Dataset excerpts:

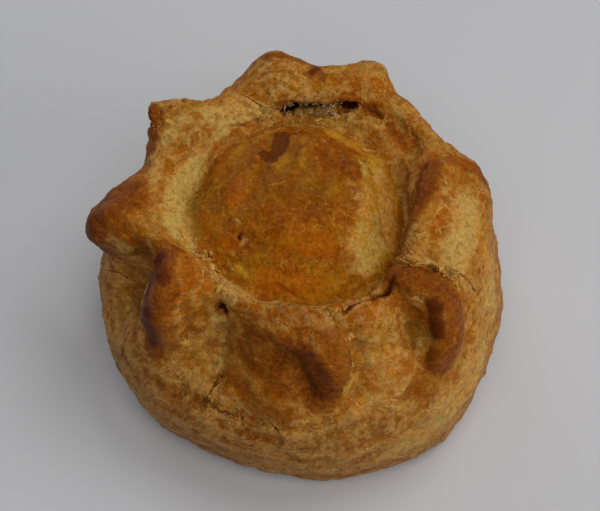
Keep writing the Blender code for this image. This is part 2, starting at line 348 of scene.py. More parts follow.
digs = {   # path, radius, depth and direction of each opening that goes in under the crust
    "under the split": (
        ((-3, 25.5, 38.5), (0, 26, 37.5), (5, 26, 37.5), (9.5, 25.5, 39)), 1.4, 0.9, (0, 0.6, -0.8)),
    "under the overhang": (((-1, 27.5, 39), (4, 27.5, 38.5), (9, 27, 39.5)), 1.6, 0.8, (0, 0.8, 0.2)),
    "split, left hole": (((-3.5, 26, 38.5), (-1.5, 26.5, 38)), 1.4, 2.6, (0, 0.7, -0.7)),
    "split, middle": (((-1, 27, 38), (2, 27, 38.5), (5, 26.5, 39)), 1.4, 1.8, (0, 0.8, -0.5)),
    "split, right hole": (((5, 26.5, 39), (8, 26, 39), (10.5, 25.5, 39.5)), 1, 2.2, (0, 0.8, -0.5)),
    "hole by the roll": (((-14.5, -20.5, 36.5), (-14.5, -21.5, 35.5)), 1.6, 1.9, (0.2, 0.6, -0.8)),
    "lid pit": (((-11.5, -7, 40.5), (-11.5, -6.5, 40.5)), 0.65, 0.8, (0, 0, -1)),
    "torn tip, corner": (((-27, 21, 43), (-27.5, 22, 43)), 2.6, 1.9, (-0.9, 0.4, 0.25)),
    "torn tip, knob": (((-24.5, 23, 43.5), (-24, 23.5, 43.5)), 1.5, 0.6, (-0.2, 0.6, 0.5)),
    "front groove": (
        ((16, -18.5, 39.5), (13.5, -19.5, 39), (11, -20.5, 39),
         (9.5, -21.5, 39)), 0.9, 0.9, (0, -0.5, -0.85)),
    "front pit, first": (((-15, -29, 26), (-16.5, -31, 24.5)), 0.7, 0.4, (0.2, 0.9, -0.2)),
    "front pit, second": (((-16, -33, 23.5), (-14.5, -34, 22.5)), 0.8, 0.5, (0.2, 0.9, -0.2)),
    "front pit, third": (((-11, -36, 22), (-9.5, -37, 21)), 0.7, 0.6, (0.1, 1, 0)),
    "front pit, fourth": (((-9, -37, 22.5), (-8, -37, 22.5)), 0.6, 0.5, (0.1, 1, 0)),
    "front pit, fifth": (((-5, -38, 22.5), (-4, -38, 22)), 0.6, 0.5, (0, 1, 0)),
    "right crack, near pit": (((26.5, -14.5, 39), (27.5, -15, 38)), 0.7, 0.6, (-0.4, 0.3, -0.8)),
    "right crack, far pit": (((31, -14, 37), (33, -14.5, 34.5)), 0.6, 0.5, (-0.6, 0.3, -0.6)),
}

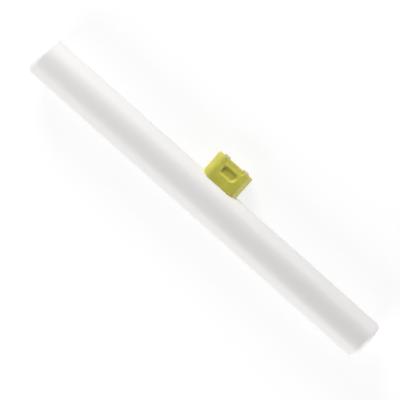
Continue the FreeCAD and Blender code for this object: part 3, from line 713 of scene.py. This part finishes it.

Work instructions: Output all of the material, please, exactly as it stands.

Response to the exercise:
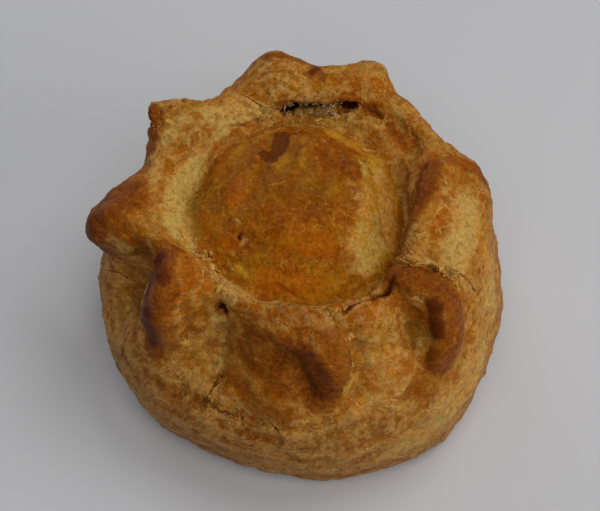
Keep writing the Blender code for this image. This is part 2, starting at line 348 of scene.py. More parts follow.
digs = {   # path, radius, depth and direction of each opening that goes in under the crust
    "under the split": (
        ((-3, 25.5, 38.5), (0, 26, 37.5), (5, 26, 37.5), (9.5, 25.5, 39)), 1.4, 0.9, (0, 0.6, -0.8)),
    "under the overhang": (((-1, 27.5, 39), (4, 27.5, 38.5), (9, 27, 39.5)), 1.6, 0.8, (0, 0.8, 0.2)),
    "split, left hole": (((-3.5, 26, 38.5), (-1.5, 26.5, 38)), 1.4, 2.6, (0, 0.7, -0.7)),
    "split, middle": (((-1, 27, 38), (2, 27, 38.5), (5, 26.5, 39)), 1.4, 1.8, (0, 0.8, -0.5)),
    "split, right hole": (((5, 26.5, 39), (8, 26, 39), (10.5, 25.5, 39.5)), 1, 2.2, (0, 0.8, -0.5)),
    "hole by the roll": (((-14.5, -20.5, 36.5), (-14.5, -21.5, 35.5)), 1.6, 1.9, (0.2, 0.6, -0.8)),
    "lid pit": (((-11.5, -7, 40.5), (-11.5, -6.5, 40.5)), 0.65, 0.8, (0, 0, -1)),
    "torn tip, corner": (((-27, 21, 43), (-27.5, 22, 43)), 2.6, 1.9, (-0.9, 0.4, 0.25)),
    "torn tip, knob": (((-24.5, 23, 43.5), (-24, 23.5, 43.5)), 1.5, 0.6, (-0.2, 0.6, 0.5)),
    "front groove": (
        ((16, -18.5, 39.5), (13.5, -19.5, 39), (11, -20.5, 39),
         (9.5, -21.5, 39)), 0.9, 0.9, (0, -0.5, -0.85)),
    "front pit, first": (((-15, -29, 26), (-16.5, -31, 24.5)), 0.7, 0.4, (0.2, 0.9, -0.2)),
    "front pit, second": (((-16, -33, 23.5), (-14.5, -34, 22.5)), 0.8, 0.5, (0.2, 0.9, -0.2)),
    "front pit, third": (((-11, -36, 22), (-9.5, -37, 21)), 0.7, 0.6, (0.1, 1, 0)),
    "front pit, fourth": (((-9, -37, 22.5), (-8, -37, 22.5)), 0.6, 0.5, (0.1, 1, 0)),
    "front pit, fifth": (((-5, -38, 22.5), (-4, -38, 22)), 0.6, 0.5, (0, 1, 0)),
    "right crack, near pit": (((26.5, -14.5, 39), (27.5, -15, 38)), 0.7, 0.6, (-0.4, 0.3, -0.8)),
    "right crack, far pit": (((31, -14, 37), (33, -14.5, 34.5)), 0.6, 0.5, (-0.6, 0.3, -0.6)),
}

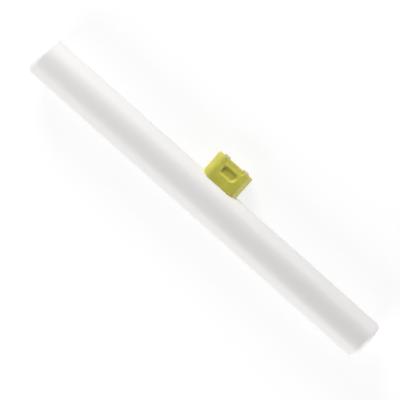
Continue the FreeCAD and Blender code for this object: part 3, from line 713 of scene.py. This part finishes it.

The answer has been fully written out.